▶ _Description of the task_
Exactly the lines from the line with "Write part 2" to the line with "back), (left, back)]" should be extracted, both included, with no other lines.

------------------------

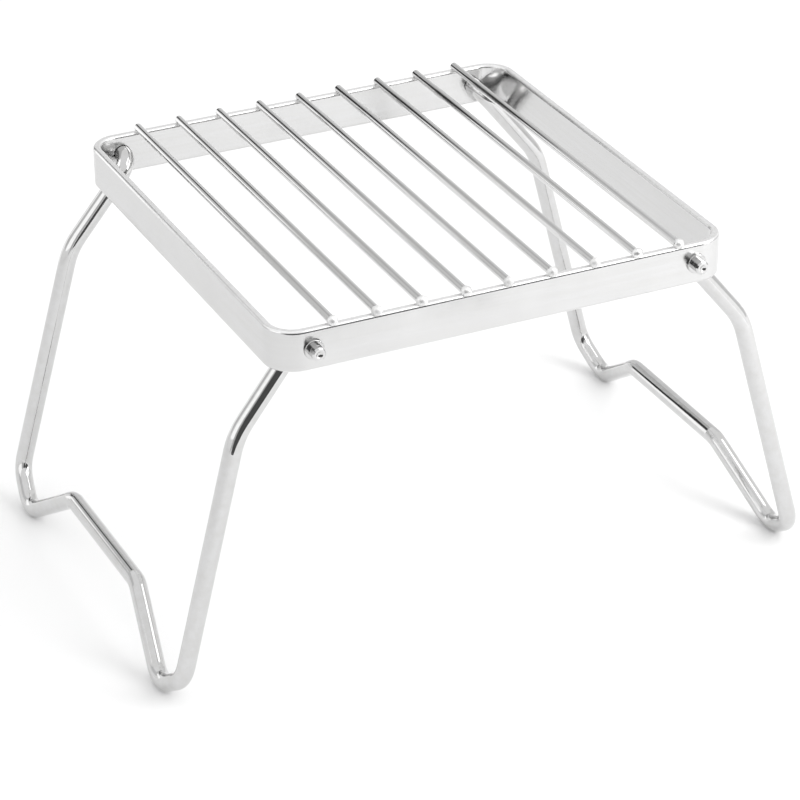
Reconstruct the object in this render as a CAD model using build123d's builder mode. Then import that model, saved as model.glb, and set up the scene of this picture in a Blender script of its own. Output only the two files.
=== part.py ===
"""Folding camp grill: a rectangular band frame, a grate of straight rods and two folding wire legs.

Units are millimetres.  X runs from the left leg to the right leg, Y from the front to the back,
and Z is up.  The origin is on the ground, in the middle of the four feet, with the legs open.
"""
import os
from math import cos, radians, sin

from build123d import *

os.makedirs("parts", exist_ok=True)

# Band frame: one strip of flat steel on edge, bent round four corners
FRAME_WIDTH = 174.0
FRAME_DEPTH = 178.0
BAND_HEIGHT = 15.3
BAND_THICKNESS = 3.0
BAND_CORNER_RADIUS = 11.0
BAND_EDGE_ROUND = 1.0

# Grate: straight rods from the front band to the back band
ROD_COUNT = 9
ROD_PITCH = 16.5
ROD_RADIUS = 1.5
ROD_SEAT_DEPTH = 0.25
ROD_END_SETBACK = 0.8
ROD_END_ROUND = 0.4

# Leg wires, each bent from one rod: pin, elbow, knee, heel, toe and raised arch
WIRE_RADIUS = 3.25
PIVOT_X = 73.2
PIVOT_ABOVE_BAND_BOTTOM = 8.0
UPPER_LEG_LEAN = 38.6
UPPER_LEG_LENGTH = 40.4
LOWER_LEG_LEAN = 14.8

# Each corner of the leg below the knee: distance down the lower leg, and half the leg's width there
HEEL_DROP = 93.0
TOE_DROP = 103.8
ARCH_DROP = 81.2
ELBOW_HALF_WIDTH = 78.5
KNEE_HALF_WIDTH = 79.8
HEEL_HALF_WIDTH = 82.4
TOE_HALF_WIDTH = 66.7
ARCH_HALF_WIDTH = 32.2

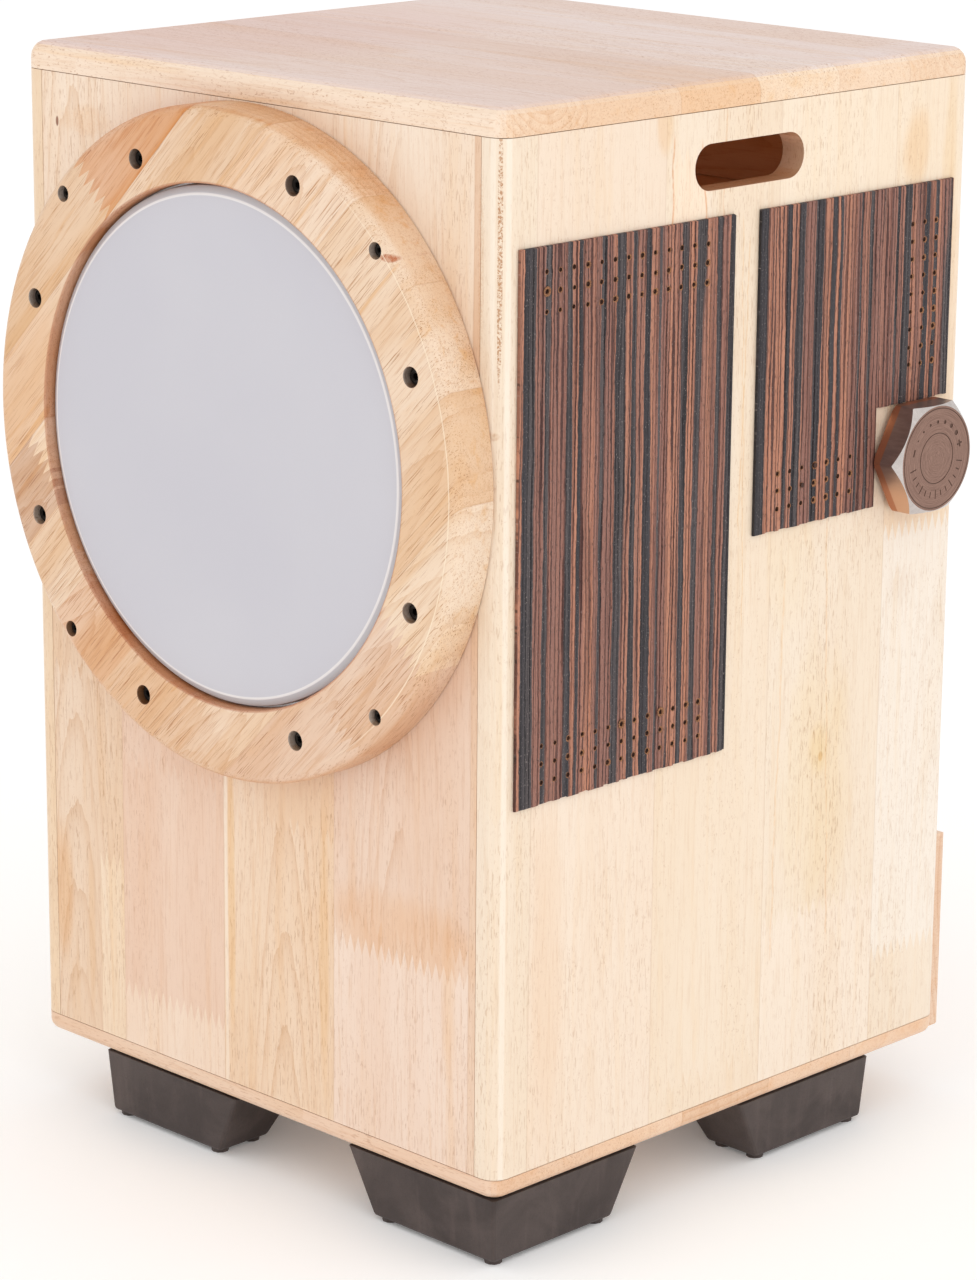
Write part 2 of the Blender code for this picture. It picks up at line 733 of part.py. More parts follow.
def foot_screw_centres():
    """Foot screw centres, at the bend of each foot."""
    bend = FOOT_WIDTH_TOP / 2
    right = FOOT_RIGHT - bend
    left = FOOT_LEFT + bend
    front = FOOT_FRONT + bend
    back = FOOT_BACK - bend
    return [(right, front), (left, front), (right, back), (left, back)]


def foot_mesh():
    """An L-shaped foot with tapered ends, its outer corner on the origin and its top at z = 0."""
    top = -FIT
    low = -FOOT_H
    leg = FOOT_LEG_TOP
    width = FOOT_WIDTH_TOP
    corners = [(0, 0), (leg, 0), (leg, width), (width, width), (width, leg), (0, leg)]
    plate = outline_mesh("foot", [corners], top - low)
    bm = bmesh.new()
    bm.from_mesh(plate)
    bmesh.ops.translate(bm, vec=(0.0, 0.0, (top + low) / 2), verts=bm.verts)
    drawn_in = ((0.0, FOOT_DRAFT), (width, FOOT_WIDTH_BOTTOM), (leg, FOOT_LEG_BOTTOM))
    for vert in bm.verts:
        if vert.co.z > (top + low) / 2:
            continue
        for axis in (0, 1):
            nearest = min(drawn_in, key=lambda pair: abs(pair[0] - vert.co[axis]))
            vert.co[axis] = nearest[1]
    bmesh.ops.dissolve_limit(bm, angle_limit=0.01, verts=bm.verts, edges=bm.edges)
    edges = [edge for edge in bm.edges if edge.calc_face_angle() > 0.5]
    edges = [edge for edge in edges if min(vert.co.z for vert in edge.verts) < top - 0.001]
    bmesh.ops.bevel(
        bm, geom=edges, offset=0.0015, segments=2, profile=0.5, affect="EDGES", clamp_overlap=True
    )
    return finish_mesh("foot", bm)


def nub_centres():
    """Nub centres under a foot: its outer corner and both corners of each leg's end."""
    near = FOOT_DRAFT + 0.0055
    far = FOOT_LEG_BOTTOM - 0.0055
    across = FOOT_WIDTH_BOTTOM - 0.0055
    return [(near, near), (far, near), (far, across), (near, far), (across, far)]


def make_feet():
    """Four feet alike, turned so that each one's outer corner points out, and their screws."""
    blank = bpy.data.objects.new("foot_blank", foot_mesh())
    CUTTERS.objects.link(blank)
    nubs_mesh = pins_mesh("nubs", nub_centres(), NUB_R, -FOOT_H - NUB_H, -0.027, 10)
    nubs = bpy.data.objects.new("nubs", nubs_mesh)
    bend = FOOT_WIDTH_TOP / 2
    bore_mesh = pins_mesh("foot_bore", [(bend, bend)], 0.005, -0.040, -0.014, 12)
    bore = bpy.data.objects.new("foot_bore", bore_mesh)
    hole_mesh = pins_mesh("foot_hole", [(bend, bend)], 0.0025, -0.020, 0.010, 8)
    hole = bpy.data.objects.new("foot_hole", hole_mesh)
    for tool, operation in ((nubs, "UNION"), (bore, "DIFFERENCE"), (hole, "DIFFERENCE")):
        CUTTERS.objects.link(tool)
        combine(blank, tool, operation)
    mesh = evaluated_mesh(blank, "foot")
    shade(mesh)
    for tool in (blank, nubs, bore, hole):
        bpy.data.objects.remove(tool, do_unlink=True)
    corners = (
        ("front_right", FOOT_RIGHT, FOOT_FRONT, math.pi / 2),
        ("front_left", FOOT_LEFT, FOOT_FRONT, 0.0),
        ("back_right", FOOT_RIGHT, FOOT_BACK, math.pi),
        ("back_left", FOOT_LEFT, FOOT_BACK, -math.pi / 2),
    )
    screw = cap_screw_mesh("foot_screw", 0.0042, 0.0032, 0.0020, 0.0205, 0.0030)
    for (name, x, y, turn), (screw_x, screw_y) in zip(corners, foot_screw_centres()):
        place("foot_" + name, mesh, FOOT_PLASTIC, (x, y, 0.0), (0.0, 0.0, turn))
        under_head = (screw_x, screw_y, -0.014 - FIT)
        place("foot_screw_" + name, screw, BLACK_STEEL, under_head, (math.pi, 0.0, 0.0))


make_seat()
make_base()
make_sides()
make_drum_panel()
make_back()
make_frame()
make_clamp_ring()
make_drum_head()
make_ring_screws()
make_plates()
make_dial()
make_snare_board()
make_snare_fan("snare_fan_left", -0.053)
make_snare_fan("snare_fan_right", 0.037)
make_feet()
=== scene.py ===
"""Looks, light and camera for the cajon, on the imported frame."""

import math
import random

import bmesh
import bpy
from mathutils import Matrix, Vector


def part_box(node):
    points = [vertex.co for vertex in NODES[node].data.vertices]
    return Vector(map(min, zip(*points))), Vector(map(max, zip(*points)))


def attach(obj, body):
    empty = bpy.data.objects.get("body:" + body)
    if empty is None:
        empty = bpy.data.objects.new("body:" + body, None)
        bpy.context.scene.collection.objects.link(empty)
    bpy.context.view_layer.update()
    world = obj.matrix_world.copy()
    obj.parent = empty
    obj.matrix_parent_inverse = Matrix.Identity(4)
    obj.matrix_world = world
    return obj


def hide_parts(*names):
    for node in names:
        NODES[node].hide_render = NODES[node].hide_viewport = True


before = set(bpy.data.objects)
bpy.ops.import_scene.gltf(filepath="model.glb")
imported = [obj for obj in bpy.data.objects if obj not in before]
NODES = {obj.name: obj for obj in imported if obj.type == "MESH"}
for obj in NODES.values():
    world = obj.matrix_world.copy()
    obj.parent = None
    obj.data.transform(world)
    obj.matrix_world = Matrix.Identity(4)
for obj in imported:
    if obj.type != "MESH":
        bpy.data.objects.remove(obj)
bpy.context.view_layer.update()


# ---- measures

def middle(node):
    """Middle of a CAD node's box."""
    low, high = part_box(node)
    return (Vector(low) + Vector(high)) / 2


PANEL_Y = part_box("drum_panel")[0][1]
RING_FRONT = PANEL_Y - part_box("clamp_ring")[0][1]
RING_R = (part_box("clamp_ring")[1][0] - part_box("clamp_ring")[0][0]) / 2
DRUM = Vector((middle("clamp_ring").x, PANEL_Y, middle("clamp_ring").z))
HEAD_FRONT = PANEL_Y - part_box("drum_head")[0][1]
SIDE_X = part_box("right_panel")[1][0]
DIAL = middle("dial_shaft")


# ---- shader nodes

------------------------

▶ _Response to the task_
Write part 2 of the Blender code for this picture. It picks up at line 733 of part.py. More parts follow.
def foot_screw_centres():
    """Foot screw centres, at the bend of each foot."""
    bend = FOOT_WIDTH_TOP / 2
    right = FOOT_RIGHT - bend
    left = FOOT_LEFT + bend
    front = FOOT_FRONT + bend
    back = FOOT_BACK - bend
    return [(right, front), (left, front), (right, back), (left, back)]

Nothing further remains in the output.